Another way a population’s allele and genotype frequencies can change is genetic drift (Figure), which is simply the effect of chance. By chance, some individuals will have more offspring than others—not due to an advantage conferred by some genetically-encoded trait, but just because one male happened to be in the right place at the right time (when the receptive female walked by) or because the other one happened to be in the wrong place at the wrong time (when a fox was hunting).
Do you think genetic drift would happen more quickly on an island or on the mainland?
Small populations are more susceptible to the forces of genetic drift. Large populations, alternatively, are buffered against the effects of chance. If one individual of a population of 10 individuals happens to die at a young age before it leaves any offspring to the next generation, all of its genes—1/10 of the population’s gene pool—will be suddenly lost. In a population of 100, that’s only 1 percent of the overall gene pool; therefore, it is much less impactful on the population’s genetic structure.
Link to Learning
Go to this site to watch an animation of random sampling and genetic drift in action.
Natural events, such as an earthquake disaster that kills—at random—a large portion of the population, can magnify genetic drift. Known as the bottleneck effect, it results in suddenly wiping out a large portion of the genome (Figure). At once, the survivors' genetic structure becomes the entire population's genetic structure, which may be very different from the pre-disaster population.
Another scenario in which populations might experience a strong influence of genetic drift is if some portion of the population leaves to start a new population in a new location or if a physical barrier divides a population. In this situation, those individuals are an unlikely representation of the entire population, which results in the founder effect. The founder effect occurs when the genetic structure changes to match that of the new population’s founding fathers and mothers.

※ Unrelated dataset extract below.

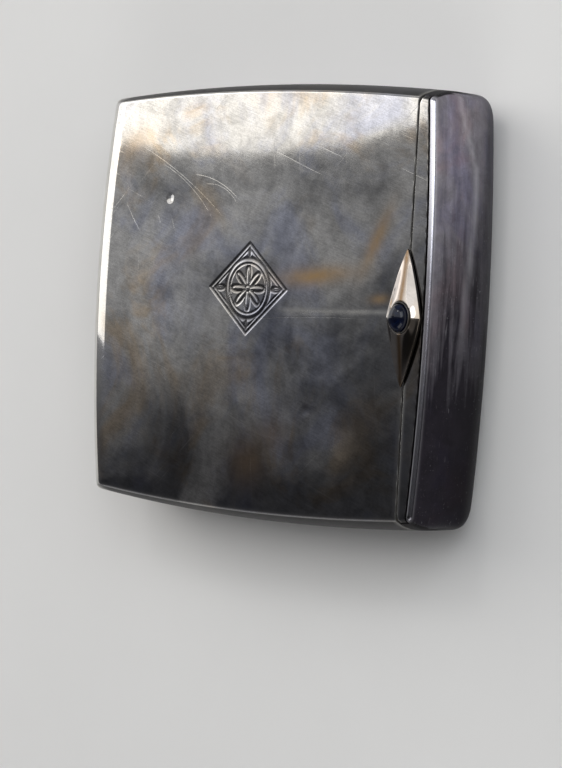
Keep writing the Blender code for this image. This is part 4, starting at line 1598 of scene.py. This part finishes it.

Researchers believe that the founder effect was a key factor in the genetic history of the Afrikaner population of Dutch settlers in South Africa, as evidenced by mutations that are common in Afrikaners but rare in most other populations. This is probably because a higher-than-normal proportion of the founding colonists carried these mutations. As a result, the population expresses unusually high incidences of Huntington’s disease (HD) and Fanconi anemia (FA), a genetic disorder known to cause blood marrow and congenital abnormalities—even cancer.A. J. Tipping et al., “Molecular and Genealogical Evidence for a Founder Effect in Fanconi Anemia Families of the Afrikaner Population of South Africa,” PNAS 98, no. 10 (2001): 5734-5739, doi: 10.1073/pnas.091402398.
Link to Learning
Watch this short video to learn more about the founder and bottleneck effects.
Scientific Method Connection
Testing the Bottleneck Effect
Question: How do natural disasters affect a population's genetic structure?

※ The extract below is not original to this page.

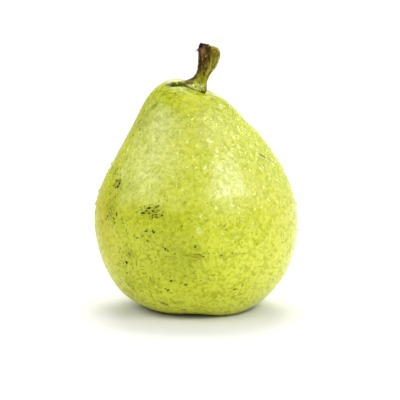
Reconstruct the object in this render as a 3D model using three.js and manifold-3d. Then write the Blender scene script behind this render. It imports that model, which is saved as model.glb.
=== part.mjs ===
// A green pear with its woody stem and the dried calyx at its blossom end.
// Units are millimetres and +Z is up. The origin is under the middle of the pear, level with the low
// lobes round the blossom end, which it stands on. The shoulder beside the stem rises towards -X.
import * as THREE from 'three';
import Module from 'manifold-3d';

// ---- Driving dimensions ----

// Points [x, z] that steer the outline of the fruit, up each side from the blossom end.
// The curve runs close to them, as a smooth spline that closes through both ends.
const RIGHT_SIDE = [
  [5.0, 5.0], [10.2, 1.8], [15.2, -0.8], [21.4, -0.5], [27.6, 4.6],
  [34.0, 13.0], [37.5, 23.0], [38.4, 35.4], [35.6, 46.9], [29.5, 57.1],
  [24.8, 64.0], [18.6, 69.9], [14.0, 75.0], [10.2, 79.2], [6.0, 80.6],
];
const LEFT_SIDE = [
  [-5.0, 5.0], [-10.2, 1.8], [-15.0, -0.8], [-20.8, -0.3], [-27.8, 4.9],
  [-33.2, 13.1], [-36.7, 23.2], [-38.4, 34.4], [-36.1, 45.4], [-30.4, 55.9],
  [-25.5, 65.0], [-21.5, 73.0], [-18.1, 80.5], [-11.0, 86.3], [-3.2, 86.4],
];
const BASIN_POINT = [0, 6.2];
const PIT_POINT = [2.2, 79.4];

// Five low lobes ring the basin, with shallow valleys between them. The lowest parts are pressed flat,
// and the lobe at the front left is a little short, so the pear stands on the other four.
const LOBES = 5;
const LOBE_STATION = 3.6;
const LOBE_SPREAD = 1.7;
const VALLEY_DEPTH = 0.8;
const SHORT_LOBE = { angle: -2.2, height: 1.0, sharpness: 4 };
const STANDING_HEIGHT = 0;

// The top surface starts between these two heights, and the crease and the collar are only on it.
const TOP = { from: 80, to: 83 };
// The russeted crease runs from the stem along the top of the high shoulder, and fades at each end.
const CREASE = { right: [1.5, -1.5], left: [-12, -8], y: -1.6, width: 1.5, depth: 1.3 };
// The collar is flesh that swells up in front of the stem's foot.
const COLLAR = { x: -2.2, y: -4.0, spread: 2.3, height: 1.3 };
// Gentle unevenness of a fruit that grew more on some sides than on others.
const SWELLS = [
  { waves: 2, phase: 0.6, station: 9.0, spread: 4.0, size: 0.35 },
  { waves: 3, phase: 2.1, station: 7.0, spread: 3.0, size: 0.30 },
  { waves: 3, phase: -0.8, station: 12.0, spread: 1.8, size: 0.35 },
];

// Points [x, z] up each side of the stem, from its foot to the place where it broke off the twig.
const STEM_RIGHT = [
  [3.6, 80.2], [3.9, 81.8], [3.7, 84.0], [4.4, 86.6], [6.0, 89.0],
  [7.9, 91.4], [8.8, 94.2], [9.1, 96.4], [8.3, 98.0],
];
const STEM_LEFT = [
  [-3.4, 84.4], [-3.1, 85.8], [-1.2, 87.2], [0.1, 88.8], [0.8, 91.0],
  [1.0, 93.4], [1.0, 95.8], [0.9, 97.8], [1.7, 99.0],
];
const STEM_FOOT = [0.2, 81.8];
const STEM_TOP = [4.4, 99.4];
const STEM_DEPTH = 0.84;
const FOOT_HALF_WIDTH = 4;
const RIBS = { count: 7, height: 0.16, twist: 0.25, foot: [1.5, 3], head: [9.2, 8] };

// Torn bark scales that stand up at the broken end.
const TORN_SCALES = { count: 9, height: 1.2, lean: 0.7, station: 8.8, spread: 0.9 };
const TORN_SIDE = [6.0, 2.5];

// The calyx: its top touches nothing, just under the basin's middle, and its tips droop below that.
const SEPALS = 5;
const SEPAL_LENGTH = 5.0;
const SEPAL_THICKNESS = 0.7;
const SEPAL_SHARPNESS = 1.5;
const SEPAL_DROOP = 2.6;
const CALYX_RADIUS = 1.7;
const CALYX_HEIGHT = 5.4;

// The gap between the stem's foot and the socket that it stands in.
const CLEARANCE = 0.3;

// Mesh fineness: columns round a piece and rows up it.
const FRUIT_MESH = { columns: 64, rows: 50 };
const STEM_MESH = { columns: 28, rows: 30 };
const CALYX_MESH = { columns: 50, rows: 6 };

// ---- Shared geometry ----

// A point on a closed uniform cubic B-spline: station 1 is nearest to control point 1, and so on.
function splinePoint(points, station) {
  const first = Math.floor(station);
  const t = station - first;
  const weights = [
    (1 - t) ** 3 / 6,
    (3 * t ** 3 - 6 * t ** 2 + 4) / 6,
    (-3 * t ** 3 + 3 * t ** 2 + 3 * t + 1) / 6,
    t ** 3 / 6,
  ];
  const sum = [0, 0];
  weights.forEach((weight, k) => {
    const index = (first - 1 + k + points.length) % points.length;
    sum[0] += weight * points[index][0];
    sum[1] += weight * points[index][1];
  });
  return sum;
}

// A smooth hump of height 1 at the centre, which fades out over the spread.
function hump(value, centre, spread) {
  return Math.exp(-(((value - centre) / spread) ** 2));
}

// An S-curve that rises from 0 at the first limit to 1 at the second.
function fade(value, [from, to]) {
  const t = Math.min(Math.max((value - from) / (to - from), 0), 1);
  return t * t * (3 - 2 * t);
}

// A closed surface from rings of points between a bottom and a top point.
function closedSkin(bottom, rings, top) {
  const columns = rings[0].length;
  const positions = [...bottom, ...rings.flat(2), ...top];
  const last = positions.length / 3 - 1;
  const faces = [];
  for (let j = 0; j < columns; j += 1) {
    const next = (j + 1) % columns;
    faces.push(0, 1 + next, 1 + j);
    for (let i = 0; i + 1 < rings.length; i += 1) {
      const row = 1 + i * columns;
      faces.push(row + j, row + next, row + columns + next);
      faces.push(row + j, row + columns + next, row + columns + j);
    }
    const lastRow = 1 + (rings.length - 1) * columns;
    faces.push(lastRow + j, lastRow + next, last);
  }
  const geometry = new THREE.BufferGeometry();
  geometry.setAttribute('position', new THREE.Float32BufferAttribute(positions, 3));
  geometry.setIndex(faces);
  geometry.computeVertexNormals();
  return geometry;
}

// A skin whose every ring spans between a left and a right outline that share their two end points.
// A ring is deep times as deep, front to back, as it is wide, and shape() then moves its points.
function outlinedSkin(ends, rightSide, leftSide, mesh, deep, shape) {
  const outline = [ends.bottom, ...rightSide, ends.top, ...[...leftSide].reverse()];
  const topStation = rightSide.length + 1;
  const ringPoint = (station, angle) => {
    const right = splinePoint(outline, station);
    const left = splinePoint(outline, outline.length - station);
    const half = [(right[0] - left[0]) / 2, (right[1] - left[1]) / 2];
    const x = (right[0] + left[0]) / 2 + half[0] * Math.cos(angle);
    const z = (right[1] + left[1]) / 2 + half[1] * Math.cos(angle);
    const y = Math.hypot(...half) * deep * Math.sin(angle);
    return shape([x, y, z], station, angle);
  };
  const rings = [];
  for (let i = 1; i < mesh.rows; i += 1) {
    const station = (topStation * i) / mesh.rows;
    const ring = [];
    for (let j = 0; j < mesh.columns; j += 1) {
      ring.push(ringPoint(station, (2 * Math.PI * j) / mesh.columns));
    }
    rings.push(ring);
  }
  return closedSkin(ringPoint(0, 0), rings, ringPoint(topStation, 0));
}

// ---- The fruit ----

function fruitShape([x, y, z], station, angle) {
  const valley = 0.5 - 0.5 * Math.cos(LOBES * (angle - Math.PI / 2));
  const short = (0.5 + 0.5 * Math.cos(angle - SHORT_LOBE.angle)) ** SHORT_LOBE.sharpness;
  const raised = VALLEY_DEPTH * valley + SHORT_LOBE.height * short;
  const lobes = raised * hump(station, LOBE_STATION, LOBE_SPREAD);

  let swell = 0;
  for (const { waves, phase, station: centre, spread, size } of SWELLS) {
    swell += size * Math.cos(waves * angle + phase) * hump(station, centre, spread);
  }

  const onTop = fade(z, [TOP.from, TOP.to]);
  const along = fade(x, CREASE.left) * fade(x, CREASE.right);
  const crease = CREASE.depth * hump(y, CREASE.y, CREASE.width) * along * onTop;
  const round = hump(x, COLLAR.x, COLLAR.spread) * hump(y, COLLAR.y, COLLAR.spread);
  const collar = COLLAR.height * round * onTop;

  return [
    x + swell * Math.cos(angle),
    y + swell * Math.sin(angle),
    Math.max(z + lobes - crease + collar, STANDING_HEIGHT),
  ];
}

function fruitSkin() {
  const ends = { bottom: BASIN_POINT, top: PIT_POINT };
  return outlinedSkin(ends, RIGHT_SIDE, LEFT_SIDE, FRUIT_MESH, 1, fruitShape);
}

// ---- The stem ----

// Low ribs run up the stem, and torn scales stand up round its broken end.
function stemShape([x, y, z], station, angle) {
  const shaft = fade(station, RIBS.foot) * fade(station, RIBS.head);
  const rib = RIBS.height * Math.cos(RIBS.count * angle + RIBS.twist * station) * shaft;
  const nearEnd = hump(station, TORN_SCALES.station, TORN_SCALES.spread);
  const torn = nearEnd * fade(x, TORN_SIDE) * Math.max(Math.cos(TORN_SCALES.count * angle), 0);
  const outward = rib + TORN_SCALES.lean * torn;
  return [x + outward * Math.cos(angle), y + outward * Math.sin(angle), z + TORN_SCALES.height * torn];
}

// The stem's skin, grown outwards all round by a gap where it serves as the tool for its socket.
function stemSkin(gap) {
  const wider = (points, side) => points.map(([x, z]) => [x + side * gap, z]);
  const ends = { bottom: [STEM_FOOT[0], STEM_FOOT[1] - gap], top: STEM_TOP };
  const deep = STEM_DEPTH * (1 + gap / FOOT_HALF_WIDTH);
  return outlinedSkin(ends, wider(STEM_RIGHT, 1), wider(STEM_LEFT, -1), STEM_MESH, deep, stemShape);
}

// ---- The calyx ----

// A small five-pointed star of dried sepals in the basin, with its tips curling away from the flesh.
function calyxSkin() {
  const ring = (reach, under) => {
    const points = [];
    for (let j = 0; j < CALYX_MESH.columns; j += 1) {
      const angle = (2 * Math.PI * j) / CALYX_MESH.columns;
      const across = Math.abs(((angle * SEPALS) / (2 * Math.PI) + 0.5) % 1 - 0.5) * 2;
      const point = (1 - across) ** SEPAL_SHARPNESS;
      const radius = reach * (CALYX_RADIUS + (SEPAL_LENGTH - CALYX_RADIUS) * point);
      const droop = SEPAL_DROOP * (radius / SEPAL_LENGTH) ** 2;
      const thickness = under * SEPAL_THICKNESS;
      points.push([radius * Math.cos(angle), radius * Math.sin(angle), CALYX_HEIGHT - droop - thickness]);
    }
    return points;
  };
  const rings = [];
  for (let i = 1; i <= CALYX_MESH.rows; i += 1) {
    rings.push(ring(i / CALYX_MESH.rows, 1));
  }
  for (let i = CALYX_MESH.rows; i >= 1; i -= 1) {
    rings.push(ring(i / CALYX_MESH.rows, 0));
  }
  return closedSkin([0, 0, CALYX_HEIGHT - SEPAL_THICKNESS], rings, [0, 0, CALYX_HEIGHT]);
}

// ---- The stem's socket, cut from the fruit ----

const wasm = await Module();
wasm.setup();

function toSolid(geometry) {
  const vertProperties = Float32Array.from(geometry.attributes.position.array);
  const triVerts = Uint32Array.from(geometry.index.array);
  return new wasm.Manifold(new wasm.Mesh({ numProp: 3, vertProperties, triVerts }));
}

function toGeometry(solid) {
  const mesh = solid.getMesh();
  const geometry = new THREE.BufferGeometry();
  geometry.setAttribute('position', new THREE.BufferAttribute(mesh.vertProperties, 3));
  geometry.setIndex(new THREE.BufferAttribute(mesh.triVerts, 1));
  geometry.computeVertexNormals();
  return geometry;
}

// ---- The pear ----

function piece(name, geometry, colour, roughness) {
  const material = new THREE.MeshStandardMaterial({ color: colour, roughness, metalness: 0 });
  const mesh = new THREE.Mesh(geometry, material);
  mesh.name = name;
  return mesh;
}

const fruit = toGeometry(toSolid(fruitSkin()).subtract(toSolid(stemSkin(CLEARANCE))));

const pear = new THREE.Group();
pear.add(piece('fruit', fruit, 0xc9d24b, 0.42));
pear.add(piece('stem', stemSkin(0), 0x7a6a28, 0.7));
pear.add(piece('calyx', calyxSkin(), 0x3f2d18, 0.85));

// The swells push the outline a little off centre, so the pear is set back over the origin.
const middle = new THREE.Box3().setFromObject(pear).getCenter(new THREE.Vector3());
pear.position.set(-middle.x, -middle.y, 0);

const part = new THREE.Group();
part.add(pear);

export default part;
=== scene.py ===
# %% [markdown]
# # A green pear with water drops
# A pear is a soft, lopsided solid with a waxy skin, a short woody stem on top and the dried rest of
# the flower underneath. The lesson builds its skin, stem, calyx and a scatter of water drops as
# surfaces worked out with numpy, gives each a procedural finish, and lights them on a white sweep.
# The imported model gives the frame: every piece stays where that model has it, in metres.

# %% Load the frame
import math

import bpy
import numpy as np
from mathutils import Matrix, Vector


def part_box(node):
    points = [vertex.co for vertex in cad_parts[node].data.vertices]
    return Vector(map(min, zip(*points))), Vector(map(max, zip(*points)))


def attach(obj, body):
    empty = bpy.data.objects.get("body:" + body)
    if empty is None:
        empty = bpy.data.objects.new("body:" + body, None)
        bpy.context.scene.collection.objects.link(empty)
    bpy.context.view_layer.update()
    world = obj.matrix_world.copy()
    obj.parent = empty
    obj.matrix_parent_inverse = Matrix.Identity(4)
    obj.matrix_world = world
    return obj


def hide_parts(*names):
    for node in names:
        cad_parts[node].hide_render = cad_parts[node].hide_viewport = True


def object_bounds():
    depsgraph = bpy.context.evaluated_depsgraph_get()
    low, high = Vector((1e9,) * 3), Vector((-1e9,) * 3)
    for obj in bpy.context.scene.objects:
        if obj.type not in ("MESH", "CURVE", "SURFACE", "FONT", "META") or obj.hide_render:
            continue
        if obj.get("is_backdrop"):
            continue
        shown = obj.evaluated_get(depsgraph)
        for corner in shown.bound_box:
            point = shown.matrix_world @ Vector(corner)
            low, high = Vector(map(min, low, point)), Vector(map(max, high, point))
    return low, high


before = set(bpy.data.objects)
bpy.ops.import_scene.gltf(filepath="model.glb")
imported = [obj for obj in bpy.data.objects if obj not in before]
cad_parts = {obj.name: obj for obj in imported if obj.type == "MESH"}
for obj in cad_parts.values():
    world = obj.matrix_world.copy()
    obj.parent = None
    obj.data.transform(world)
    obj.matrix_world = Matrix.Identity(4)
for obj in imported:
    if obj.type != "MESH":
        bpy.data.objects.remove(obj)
cad_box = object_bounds()
MM = 0.001
fruit_low, fruit_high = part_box("fruit")
print("fruit from", [round(v / MM, 1) for v in fruit_low], "to", [round(v / MM, 1) for v in fruit_high])

# %% [markdown]
# ## The camera
# The pear is seen from the front and a little above, through a long lens, so its sides hardly
# converge. The camera comes first, because later cells place marks and drops by where they are seen.
# The lens follows from three facts: the distance, the size of the view and the sensor's width.

# %% Camera
PICTURE = 400
ELEMENT = 0.3753 * MM
DISTANCE = 0.70
ELEVATION = math.radians(9)
AIM = np.array([1.5, 0.0, 40.6]) * MM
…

Background: When an earthquake or hurricane suddenly wipes out much of a population, the surviving individuals are usually a random sampling of the original group. As a result, the population's genetic makeup can change dramatically. We call this phenomenon the bottleneck effect.
Hypothesis: Repeated natural disasters will yield different population genetic structures; therefore, each time one runs this experiment the results will vary.
Test the hypothesis: Count out the original population using different colored beads. For example, red, blue, and yellow beads might represent red, blue, and yellow individuals. After recording the number of each individual in the original population, place them all in a bottle with a narrow neck that will only allow a few beads out at a time. Then, pour 1/3 of the bottle’s contents into a bowl. This represents the surviving individuals after a natural disaster kills a majority of the population. Count the number of the different colored beads in the bowl, and record it. Then, place all of the beads back in the bottle and repeat the experiment four more times.
Analyze the data: Compare the five populations that resulted from the experiment. Do the populations all contain the same number of different colored beads, or do they vary? Remember, these populations all came from the same exact parent population.
Form a conclusion: Most likely, the five resulting populations will differ quite dramatically. This is because natural disasters are not selective—they kill and spare individuals at random. Now think about how this might affect a real population. What happens when a hurricane hits the Mississippi Gulf Coast? How do the seabirds that live on the beach fare?